Some examples: deep restructuring and the partial resolution of banks such as Hypo Real Estate (see IP/11/898), Kommunalkredit (see IP/11/389), and Northern Rock (see IP/09/1600). The unsustainable business model adopted by some German Landesbanken has resulted – in cases such as LBBW (see IP/09/1927) and HSH (see IP/11/1047) – in the re-focussing on their core business. In the case of WestLB – the viability of which could not be restored – the result was an orderly resolution (see IP/11/1576). In other occasions, governments have had to take over the burden of wrong business decisions adopted by systemically important banks. In these cases, the Commission requested a downsizing and significant simplification of banking structures, such as with ING and Commerzbank (see IP/09/711).
Crisis regime for state aid and financial sector: perspectives
State aid control in the crisis has had two goals: on one hand, the critical conditions should be eliminated; on the other, conditions for post-crisis development should be elaborated.
Since the beginning, the Commission has imposed restructuring conditions that were designed to bring more stability to the financial markets and to help banks return to financing the real economy. These conditions include that banks remunerate and eventually repay the public support and that shareholders and hybrid-capital holders bear a fair share of the burden to address the moral hazard issue.
Renewed tensions in the markets has extend the crisis regime into 2012, prolonging all four banking Communications, with some modifications. Member states decide to recapitalise their banks using instruments such as ordinary shares, for which the remuneration is not fixed in advance. A revised methodology was also agreed concerning the remuneration of guarantees for banks' funding needs – the bulk of the support to date – to ensure that the fees banks pay reflect their intrinsic risk, rather than the risk related to the member state concerned or the market as a whole (see IP/11/1488).
These rules will apply as long as required by market conditions; and as soon as market circumstances allow, the Commission will adopt a permanent regime for state aid to the financial sector.
Measures to strengthen Europe's financial sector
In addition to reinforcing the supervision of the financial sector, increasing protection for bank depositors, strengthening capital requirements for financial firms, and improving crisis management in the banking sector, the Commission is also working on the following issues: examining reform of the structure of the banking sector though the work of the high-level expert group (see MEMO/12/129); regulating shadow banking (see IP/12/253); making credit ratings more reliable (see IP/11/1355); tightening rules on hedge funds (see IP/09/669), short selling (see IP/10/1126) and derivatives (see IP/10/1125); revising current rules on trade in financial instruments (see IP/11/1219), market abuse (see IP/11/1217) and investment funds (see IP/10/869); curbing banking pay practices that encourage recklessness (see IP/09/1120); reforming the sectors of audit (see IP/11/1480) and accounting (see IP/11/1238).
Proposal on resolution tools for banks in crisis
The Commission proposed recovery and resolution tools for banks in crisis (6 June 2012), in a series of measures to strengthen Europe's banking sector and avoid the spill-over effects of any future financial crisis, with negative effects on depositors and taxpayers.
To ensure that the private sector pays its fair share in any future bailouts, the EU has proposed a common framework of rules and powers to help EU countries intervene to manage banks in difficulty.

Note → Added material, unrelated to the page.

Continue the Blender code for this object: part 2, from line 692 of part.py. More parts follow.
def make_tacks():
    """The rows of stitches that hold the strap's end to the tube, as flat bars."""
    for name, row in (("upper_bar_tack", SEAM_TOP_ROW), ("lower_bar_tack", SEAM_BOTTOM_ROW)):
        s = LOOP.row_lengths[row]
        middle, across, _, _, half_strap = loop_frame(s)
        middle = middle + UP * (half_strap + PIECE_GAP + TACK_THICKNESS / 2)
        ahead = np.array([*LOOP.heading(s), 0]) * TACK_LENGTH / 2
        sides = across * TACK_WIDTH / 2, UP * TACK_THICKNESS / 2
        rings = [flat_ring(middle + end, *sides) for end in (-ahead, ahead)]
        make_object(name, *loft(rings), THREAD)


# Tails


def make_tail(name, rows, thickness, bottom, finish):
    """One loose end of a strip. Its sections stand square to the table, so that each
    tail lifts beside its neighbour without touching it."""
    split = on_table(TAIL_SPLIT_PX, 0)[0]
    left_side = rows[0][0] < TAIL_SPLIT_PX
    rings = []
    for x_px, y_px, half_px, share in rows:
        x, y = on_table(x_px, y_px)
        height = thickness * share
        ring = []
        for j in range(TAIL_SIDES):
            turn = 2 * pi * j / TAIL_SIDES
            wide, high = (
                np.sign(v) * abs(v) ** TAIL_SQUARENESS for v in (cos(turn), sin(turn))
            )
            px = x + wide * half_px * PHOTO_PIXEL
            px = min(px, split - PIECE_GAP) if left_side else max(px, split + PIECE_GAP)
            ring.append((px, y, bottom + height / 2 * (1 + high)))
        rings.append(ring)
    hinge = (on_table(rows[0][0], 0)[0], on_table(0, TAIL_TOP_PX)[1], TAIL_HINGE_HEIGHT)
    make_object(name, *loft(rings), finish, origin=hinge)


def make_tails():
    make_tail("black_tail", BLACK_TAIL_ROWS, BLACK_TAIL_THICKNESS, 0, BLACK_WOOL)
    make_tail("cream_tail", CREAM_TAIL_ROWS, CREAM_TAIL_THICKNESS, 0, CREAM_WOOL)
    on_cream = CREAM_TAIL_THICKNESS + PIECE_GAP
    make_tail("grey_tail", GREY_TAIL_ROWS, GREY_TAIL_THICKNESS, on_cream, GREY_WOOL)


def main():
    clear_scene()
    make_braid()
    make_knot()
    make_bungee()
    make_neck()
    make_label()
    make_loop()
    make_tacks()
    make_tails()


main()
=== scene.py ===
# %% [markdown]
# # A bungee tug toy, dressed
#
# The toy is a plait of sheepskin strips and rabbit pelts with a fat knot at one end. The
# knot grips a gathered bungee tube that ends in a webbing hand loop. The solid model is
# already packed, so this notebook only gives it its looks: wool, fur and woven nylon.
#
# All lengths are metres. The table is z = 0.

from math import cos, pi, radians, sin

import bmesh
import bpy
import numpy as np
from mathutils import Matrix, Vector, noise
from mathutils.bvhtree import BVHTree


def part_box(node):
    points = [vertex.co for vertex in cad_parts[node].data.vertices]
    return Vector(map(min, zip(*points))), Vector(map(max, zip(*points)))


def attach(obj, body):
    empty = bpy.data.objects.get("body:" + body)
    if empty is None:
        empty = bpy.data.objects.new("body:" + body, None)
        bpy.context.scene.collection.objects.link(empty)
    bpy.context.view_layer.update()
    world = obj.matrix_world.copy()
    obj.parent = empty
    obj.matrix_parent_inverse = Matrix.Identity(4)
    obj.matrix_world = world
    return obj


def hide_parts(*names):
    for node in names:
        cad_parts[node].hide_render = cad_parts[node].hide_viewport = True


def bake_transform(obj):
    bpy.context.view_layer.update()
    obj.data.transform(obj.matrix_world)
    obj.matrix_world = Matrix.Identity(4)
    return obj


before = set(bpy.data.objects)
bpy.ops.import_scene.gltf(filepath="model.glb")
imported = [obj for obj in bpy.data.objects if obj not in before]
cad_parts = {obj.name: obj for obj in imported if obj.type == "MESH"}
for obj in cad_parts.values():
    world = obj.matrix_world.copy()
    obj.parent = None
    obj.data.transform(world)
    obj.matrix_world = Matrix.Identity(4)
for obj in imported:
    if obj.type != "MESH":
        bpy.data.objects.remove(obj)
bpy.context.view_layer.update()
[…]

Repeated bailouts of banks have fuelled a public perception of deep unfairness, increased public debt and imposed a heavier burden on taxpayers.

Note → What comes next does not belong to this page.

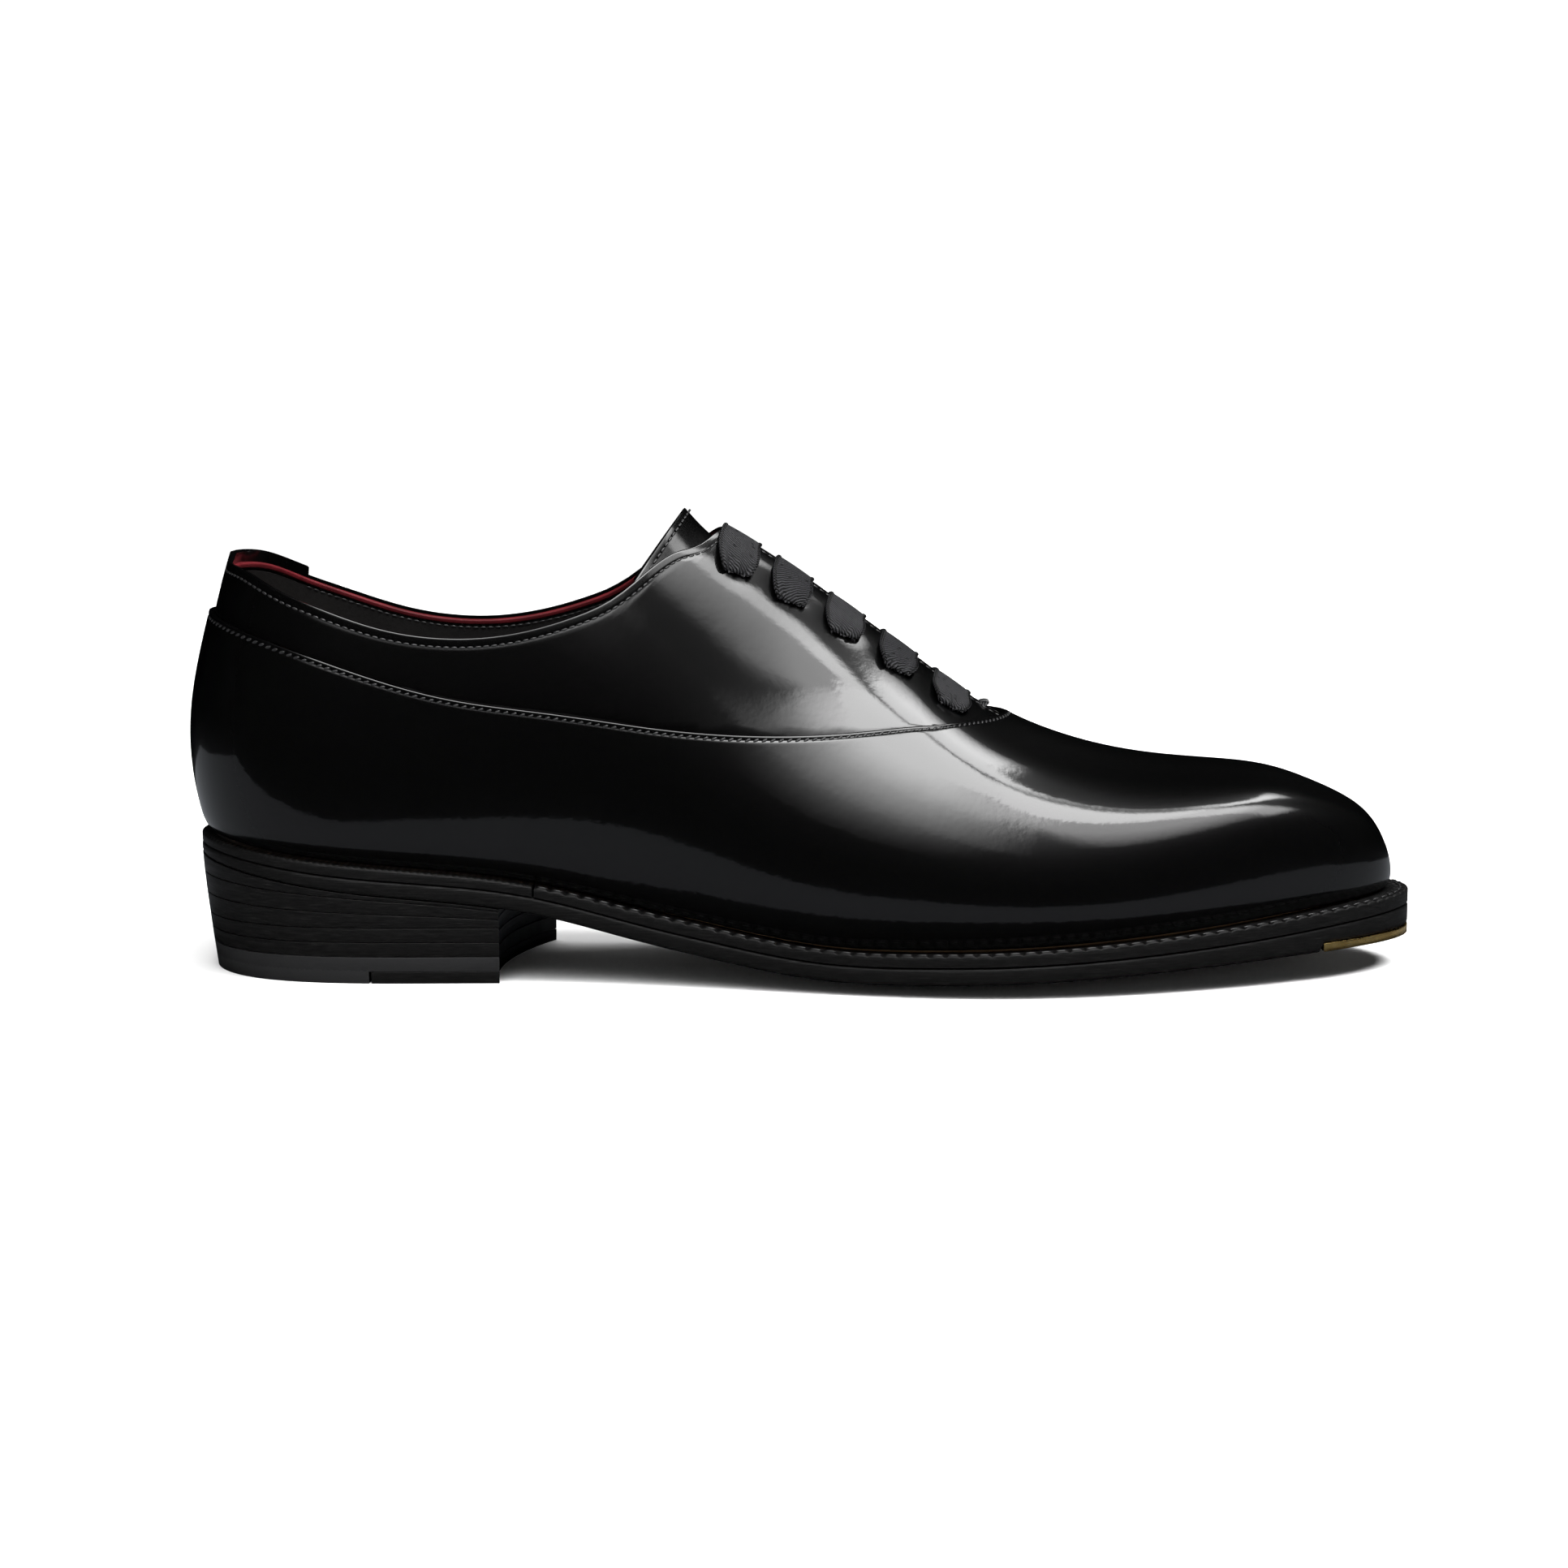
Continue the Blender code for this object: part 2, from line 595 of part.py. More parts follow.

A common EU-wide framework of tools for bank recovery and resolution would offer instruments to prevent crises from emerging in the first place and address them early on if they do.
This will provide a set of tools allowing for the managed resolution of banks and financial institutions where necessary.
The European Stability Mechanism and the banking sector
The European Stability Mechanism (ESM) will have a lending capacity of €500 billion. For euro area states not subject to a program, the ESM will have the possibility of providing a loan for the specific purpose of re-capitalising financial institutions. The granting of such financial assistance is subject to decision of the Board of Governors of the ESM, i.e. the finance ministers of the euro area member states. The ESM Treaty does not currently foresee direct lending by the ESM to a financial institution.
a) medium-term measures. The Commission is ready to propose an introduction of more integrated and direct banking supervision at EU level, common deposit guarantee and resolution funds, based on the political orientation of the European Council. The basic principle in the frameworks shall be sharing of risk in guarantee scheme in an integrated, strong supervision of the banking sector that can ensure mutual trust between all EU countries.
b) integrated system for the supervision of cross-border banks. While the current role of the European supervisory authorities is mainly to oversee the functioning and convergence of national supervisory systems, the Commission intends to propose the creation of banking supervision at EU level. The present system is too fragmented to face current challenges, which is not conducive to the necessary trust between EU member states. This requires political agreement on more and independent EU supervision.
c) single deposit guarantee scheme (DGS). In the context of the DGS proposal in 2010, the Commission proposed the possibility of mutual borrowing, in case one of the schemes is depleted. The Commission is examining different options to build on that. In addition, the deposit guarantee scheme and the resolution fund will be created as part of the same framework, as successful resolution of a bank avoids having to call on deposit guarantees.
d) EU resolution fund. Commission’s proposal on recovery and resolution tools for banks in crisis is only a first step towards an EU resolution fund. The Commission proposes the setting up of funds at national level which would interact and have to lend to each other under certain conditions and when necessary in order to constitute a European system of resolution funds.
Furthermore, the closer integration of supervisory and resolution arrangements for cross-border institutions will have to be organized in advance. The proposal foresees the mechanisms to make sure that national authorities and EBA cooperate for cross-border bank that face problems.